>> BEGIN Dataset excerpt

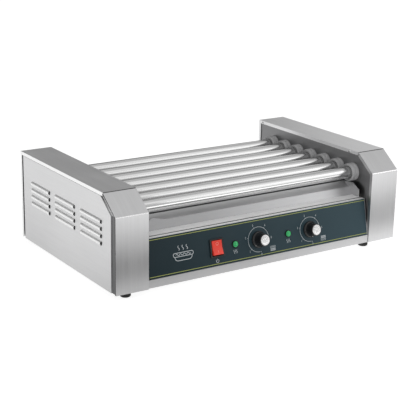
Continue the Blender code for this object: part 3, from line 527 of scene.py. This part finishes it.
for side, sign in (("left", -1), ("right", 1)):
    housing(side, sign)
refined("base_pan", STEEL_STRIP, 0.0003)
front_panel = refined("front_panel", STEEL_CROSS, 0.0003, sharp=50)
# Painted highlight: the front panel's upward faces are near white.
paint(front_panel, STEEL_LEDGE_HIGHLIGHT, lambda n, c: n.z > 0.7)
refined("back_panel", STEEL_BACK, 0.0002, sharp=50)
drip_tray()
refined("control_fascia", FILM_PAINTED_LIGHT, 0.00012, sharp=50)
refined("switch_housing", BLACK_GLOSS, 0.0005, segments=3)
refined(
    "switch_rocker", ROCKER_RED_GLOW, 0.0006, "switch_rocker", sharp=20,
    segments=3,
)
refined("cable_gland", BLACK_MATT_AND_SHADE, 0.0005, sharp=40)
refined("heater_bracket", ZINC, 0.0002, sharp=50)
for label in ("front_left", "front_right", "back_left", "back_right"):
    refined(f"{label}_foot", BLACK_RUBBER, 0.0005, sharp=40)
for node, look in (
    ("tray_deck", ZINC), ("drive_chain", CHAIN_STEEL), ("motor_sprocket", ZINC),
    ("gear_motor", BLACK_MATT_AND_SHADE), ("front_thermostat", ZINC), ("rear_thermostat", ZINC),
    ("terminal_block", CERAMIC),
    *((f"heater_{i}", SHEATH) for i in range(1, ROLLER_COUNT + 1)),
):
    dress(node, look)


# Shadow gaps where the folded sheets meet

SEAM_INSET = 0.0012
SEAM_SUNK, SEAM_PROUD = -0.0001, 0.00008


def lying(sign, x):
    """Plane of an outer side, with u along Y and v along Z, facing outward."""
    where = at(sign * x, 0, 0)
    return Matrix((
        (0, 0, sign, where.x), (1, 0, 0, where.y), (0, 1, 0, where.z), (0, 0, 0, 1)
    ))


def seams(side, sign):
    """Painted shadow gap down a housing's outer side, and across the top of its slope."""
    bm = bmesh.new()
    path = [
        (SLOPE_TOP[0], SLOPE_TOP[1] - SEAM_INSET * 1.4),
        (SLOPE_FOOT[0] + SEAM_INSET, SLOPE_FOOT[1] - SEAM_INSET * 0.5),
        (SEAM_INSET, SEAM_INSET / 2),
    ]
    ribbon(bm, path, 2 * SEAM_INSET, SEAM_SUNK, SEAM_PROUD, lying(sign, OUTER_X))
    (y0, z0), (y1, z1) = SLOPE_TOP, SLOPE_FOOT
    run = math.hypot(y1 - y0, z1 - z0)
    tangent = Vector((0, (y1 - y0) / run, (z1 - z0) / run))
    normal = Vector((0, tangent.z, -tangent.y))
    inner, outer = INNER_X + 0.0004, OUTER_X - 0.0004
    low, high = -0.0001, 0.0013
    corners = [
        at(sign * x, y0, z0) + tangent * reach
        for x, reach in ((inner, low), (outer, low), (outer, high), (inner, high))
    ]
    lower = [bm.verts.new(c + normal * 2 * SEAM_SUNK) for c in corners]
    upper = [bm.verts.new(c + normal * SEAM_PROUD) for c in corners]
    bm.faces.new(lower)
    bm.faces.new(upper)
    for i in range(4):
        k = (i + 1) % 4
        bm.faces.new((lower[i], lower[k], upper[k], upper[i]))
    bmesh.ops.recalc_face_normals(bm, faces=bm.faces)
    keep(f"{side}_seam", bm, BLACK_MATT_AND_SHADE, "body")


def ledge_seal():
    """Painted shadow of the gap in front of the tray's lip, low enough for the tray to pass
    over.
    """
    reach = INNER_X - 0.0008
    low, high = at(-reach, 0.0243, 0.07940), at(reach, 0.0257, 0.07956)
    bm = bmesh.new()
    points = [
        bm.verts.new((x, y, z)) for z in (low.z, high.z) for y in (low.y, high.y)
        for x in (low.x, high.x)
    ]
    for order in (
        (0, 1, 3, 2), (4, 6, 7, 5), (0, 4, 5, 1), (2, 3, 7, 6), (0, 2, 6, 4), (1, 5, 7, 3)
    ):
        bm.faces.new([points[i] for i in order])
    bmesh.ops.recalc_face_normals(bm, faces=bm.faces)
    keep("ledge_seal", bm, BLACK_MATT_AND_SHADE, "body")


for side, sign in (("left", -1), ("right", 1)):
    seams(side, sign)
ledge_seal()


# Rollers and bushings


def sprocket_outline(tip):
    """Outline of a chain sprocket whose teeth reach out to tip."""
    root, flank = SPROCKET_ROOT, (SPROCKET_ROOT + tip) / 2
    outline = []
    for tooth in range(SPROCKET_TEETH):
        for share, radius in (
            (-0.34, root + 0.0004), (-0.24, flank), (-0.13, tip), (0.13, tip),
            (0.24, flank), (0.34, root + 0.0004), (0.5, root),
        ):
            turn = (tooth + share) * 2 * math.pi / SPROCKET_TEETH
            outline.append((radius * math.cos(turn), radius * math.sin(turn)))
    return outline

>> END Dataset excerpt

## Work to complete
Repeat the material in full, exactly as it stands.

## Response
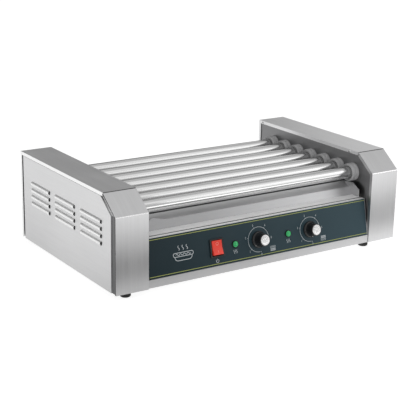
Continue the Blender code for this object: part 3, from line 527 of scene.py. This part finishes it.
for side, sign in (("left", -1), ("right", 1)):
    housing(side, sign)
refined("base_pan", STEEL_STRIP, 0.0003)
front_panel = refined("front_panel", STEEL_CROSS, 0.0003, sharp=50)
# Painted highlight: the front panel's upward faces are near white.
paint(front_panel, STEEL_LEDGE_HIGHLIGHT, lambda n, c: n.z > 0.7)
refined("back_panel", STEEL_BACK, 0.0002, sharp=50)
drip_tray()
refined("control_fascia", FILM_PAINTED_LIGHT, 0.00012, sharp=50)
refined("switch_housing", BLACK_GLOSS, 0.0005, segments=3)
refined(
    "switch_rocker", ROCKER_RED_GLOW, 0.0006, "switch_rocker", sharp=20,
    segments=3,
)
refined("cable_gland", BLACK_MATT_AND_SHADE, 0.0005, sharp=40)
refined("heater_bracket", ZINC, 0.0002, sharp=50)
for label in ("front_left", "front_right", "back_left", "back_right"):
    refined(f"{label}_foot", BLACK_RUBBER, 0.0005, sharp=40)
for node, look in (
    ("tray_deck", ZINC), ("drive_chain", CHAIN_STEEL), ("motor_sprocket", ZINC),
    ("gear_motor", BLACK_MATT_AND_SHADE), ("front_thermostat", ZINC), ("rear_thermostat", ZINC),
    ("terminal_block", CERAMIC),
    *((f"heater_{i}", SHEATH) for i in range(1, ROLLER_COUNT + 1)),
):
    dress(node, look)


# Shadow gaps where the folded sheets meet

SEAM_INSET = 0.0012
SEAM_SUNK, SEAM_PROUD = -0.0001, 0.00008


def lying(sign, x):
    """Plane of an outer side, with u along Y and v along Z, facing outward."""
    where = at(sign * x, 0, 0)
    return Matrix((
        (0, 0, sign, where.x), (1, 0, 0, where.y), (0, 1, 0, where.z), (0, 0, 0, 1)
    ))


def seams(side, sign):
    """Painted shadow gap down a housing's outer side, and across the top of its slope."""
    bm = bmesh.new()
    path = [
        (SLOPE_TOP[0], SLOPE_TOP[1] - SEAM_INSET * 1.4),
        (SLOPE_FOOT[0] + SEAM_INSET, SLOPE_FOOT[1] - SEAM_INSET * 0.5),
        (SEAM_INSET, SEAM_INSET / 2),
    ]
    ribbon(bm, path, 2 * SEAM_INSET, SEAM_SUNK, SEAM_PROUD, lying(sign, OUTER_X))
    (y0, z0), (y1, z1) = SLOPE_TOP, SLOPE_FOOT
    run = math.hypot(y1 - y0, z1 - z0)
    tangent = Vector((0, (y1 - y0) / run, (z1 - z0) / run))
    normal = Vector((0, tangent.z, -tangent.y))
    inner, outer = INNER_X + 0.0004, OUTER_X - 0.0004
    low, high = -0.0001, 0.0013
    corners = [
        at(sign * x, y0, z0) + tangent * reach
        for x, reach in ((inner, low), (outer, low), (outer, high), (inner, high))
    ]
    lower = [bm.verts.new(c + normal * 2 * SEAM_SUNK) for c in corners]
    upper = [bm.verts.new(c + normal * SEAM_PROUD) for c in corners]
    bm.faces.new(lower)
    bm.faces.new(upper)
    for i in range(4):
        k = (i + 1) % 4
        bm.faces.new((lower[i], lower[k], upper[k], upper[i]))
    bmesh.ops.recalc_face_normals(bm, faces=bm.faces)
    keep(f"{side}_seam", bm, BLACK_MATT_AND_SHADE, "body")


def ledge_seal():
    """Painted shadow of the gap in front of the tray's lip, low enough for the tray to pass
    over.
    """
    reach = INNER_X - 0.0008
    low, high = at(-reach, 0.0243, 0.07940), at(reach, 0.0257, 0.07956)
    bm = bmesh.new()
    points = [
        bm.verts.new((x, y, z)) for z in (low.z, high.z) for y in (low.y, high.y)
        for x in (low.x, high.x)
    ]
    for order in (
        (0, 1, 3, 2), (4, 6, 7, 5), (0, 4, 5, 1), (2, 3, 7, 6), (0, 2, 6, 4), (1, 5, 7, 3)
    ):
        bm.faces.new([points[i] for i in order])
    bmesh.ops.recalc_face_normals(bm, faces=bm.faces)
    keep("ledge_seal", bm, BLACK_MATT_AND_SHADE, "body")


for side, sign in (("left", -1), ("right", 1)):
    seams(side, sign)
ledge_seal()


# Rollers and bushings


def sprocket_outline(tip):
    """Outline of a chain sprocket whose teeth reach out to tip."""
    root, flank = SPROCKET_ROOT, (SPROCKET_ROOT + tip) / 2
    outline = []
    for tooth in range(SPROCKET_TEETH):
        for share, radius in (
            (-0.34, root + 0.0004), (-0.24, flank), (-0.13, tip), (0.13, tip),
            (0.24, flank), (0.34, root + 0.0004), (0.5, root),
        ):
            turn = (tooth + share) * 2 * math.pi / SPROCKET_TEETH
            outline.append((radius * math.cos(turn), radius * math.sin(turn)))
    return outline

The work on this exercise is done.